Struct piet_common::kurbo::CubicBez

pub struct CubicBez {
    pub p0: Point,
    pub p1: Point,
    pub p2: Point,
    pub p3: Point,
}

A single cubic Bézier segment.

Fields

p0: Point

p1: Point

p2: Point

p3: Point

Methods

impl CubicBez

pub fn new<P>(p0: P, p1: P, p2: P, p3: P) -> CubicBez where
    P: Into<Point>, 

Create a new cubic Bézier segment.

pub fn to_quads(
    &self,
    accuracy: f64
) -> impl Iterator<Item = (f64, f64, QuadBez)>

Convert to quadratic Béziers.

The iterator returns the start and end parameter in the cubic of each quadratic segment, along with the quadratic.

Note that the resulting quadratic Béziers are not in general G1 continuous; they are optimized for minimizing distance error.

Trait Implementations

impl Clone for CubicBez

fn clone(&self) -> CubicBez

Returns a copy of the value.

fn clone_from(&mut self, source: &Self)

Performs copy-assignment from source.

impl Copy for CubicBez

impl Debug for CubicBez

fn fmt(&self, f: &mut Formatter) -> Result<(), Error>

Formats the value using the given formatter.

impl From<CubicBez> for PathSeg

fn from(cubic_bez: CubicBez) -> PathSeg

Performs the conversion.

impl Mul<CubicBez> for Affine

type Output = CubicBez

The resulting type after applying the * operator.

fn mul(self, c: CubicBez) -> CubicBez

Performs the * operation.

impl Mul<CubicBez> for TranslateScale

type Output = CubicBez

The resulting type after applying the * operator.

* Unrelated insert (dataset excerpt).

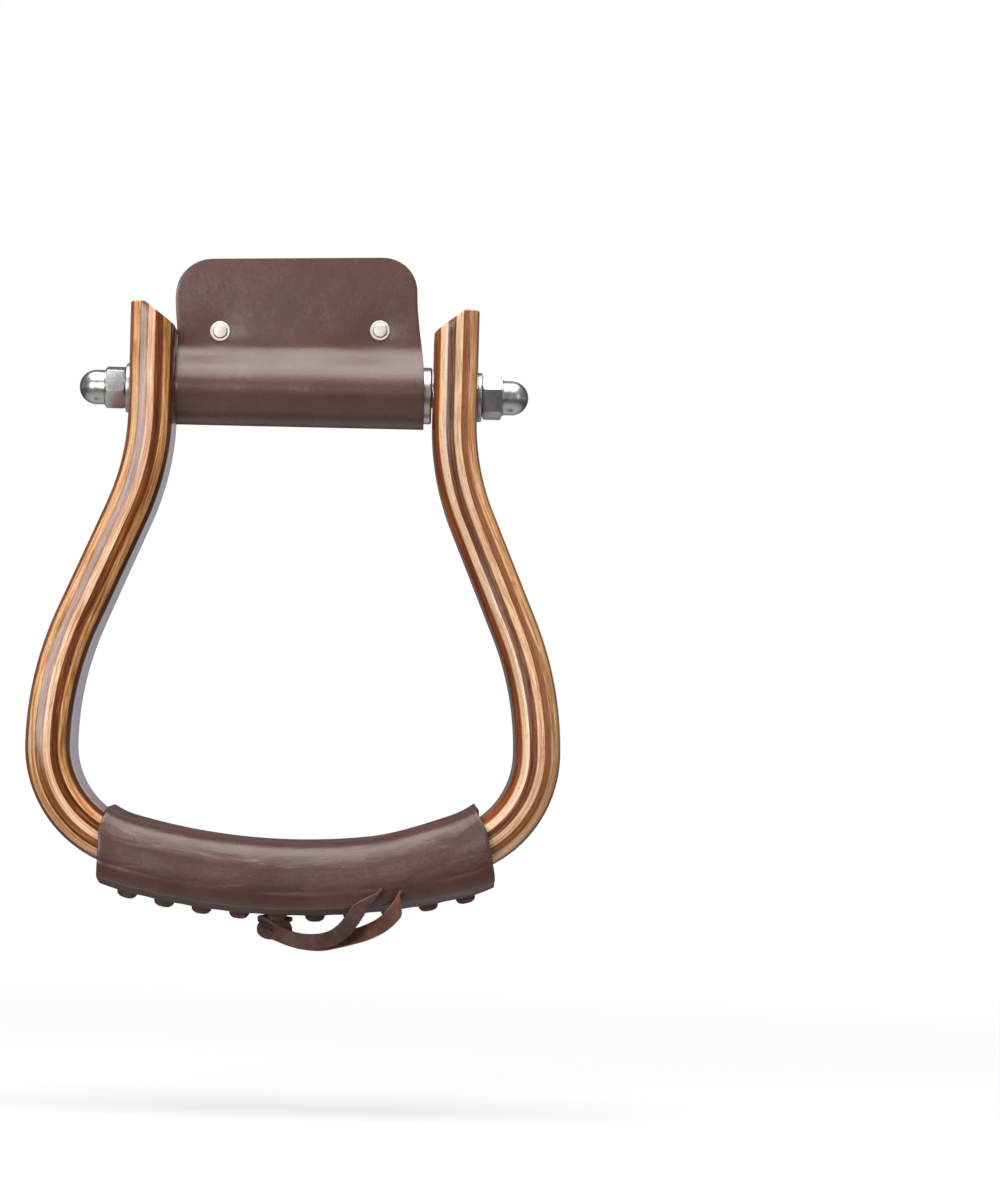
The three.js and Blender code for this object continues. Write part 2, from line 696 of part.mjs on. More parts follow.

fn mul(self, other: CubicBez) -> CubicBez

Performs the * operation.

impl ParamCurve for CubicBez

fn eval(&self, t: f64) -> Point

Evaluate the curve at parameter t.

fn start(&self) -> Point

The start point.

fn end(&self) -> Point

The end point.

fn subsegment(&self, range: Range<f64>) -> CubicBez

Get a subsegment of the curve for the given parameter range.

fn subdivide(&self) -> (CubicBez, CubicBez)

Subdivide into halves, using de Casteljau.

impl ParamCurveArclen for CubicBez

fn arclen(&self, accuracy: f64) -> f64

Arclength of a cubic Bézier segment.

This is an adaptive subdivision approach using Legendre-Gauss quadrature in the base case, and an error estimate to decide when to subdivide.

fn inv_arclen(&self, arclen: f64, accuracy: f64) -> f64

Solve for the parameter that has the given arclength from the start.

impl ParamCurveArea for CubicBez

fn signed_area(&self) -> f64

Compute the signed area under the curve.

impl ParamCurveCurvature for CubicBez

fn curvature(&self, t: f64) -> f64

Compute the signed curvature at parameter t.

impl ParamCurveDeriv for CubicBez

type DerivResult = QuadBez

fn deriv(&self) -> QuadBez

The derivative of the curve.

fn gauss_arclen(&self, coeffs: &[(f64, f64)]) -> f64

Estimate arclength using Gaussian quadrature.

impl ParamCurveExtrema for CubicBez

fn extrema(&self) -> ArrayVec<[f64; 4]>

Compute the extrema of the curve.

fn extrema_ranges(&self) -> ArrayVec<[Range<f64>; 5]>

Return parameter ranges, each of which is monotonic within the range.

fn bounding_box(&self) -> Rect

The smallest rectangle that encloses the curve in the range (0..1).

impl ParamCurveNearest for CubicBez

fn nearest(&self, p: Point, accuracy: f64) -> (f64, f64)

Find nearest point, using subdivision.

impl PartialEq<CubicBez> for CubicBez

fn eq(&self, other: &CubicBez) -> bool

This method tests for self and other values to be equal, and is used by ==.

fn ne(&self, other: &CubicBez) -> bool

This method tests for !=.

impl StructuralPartialEq for CubicBez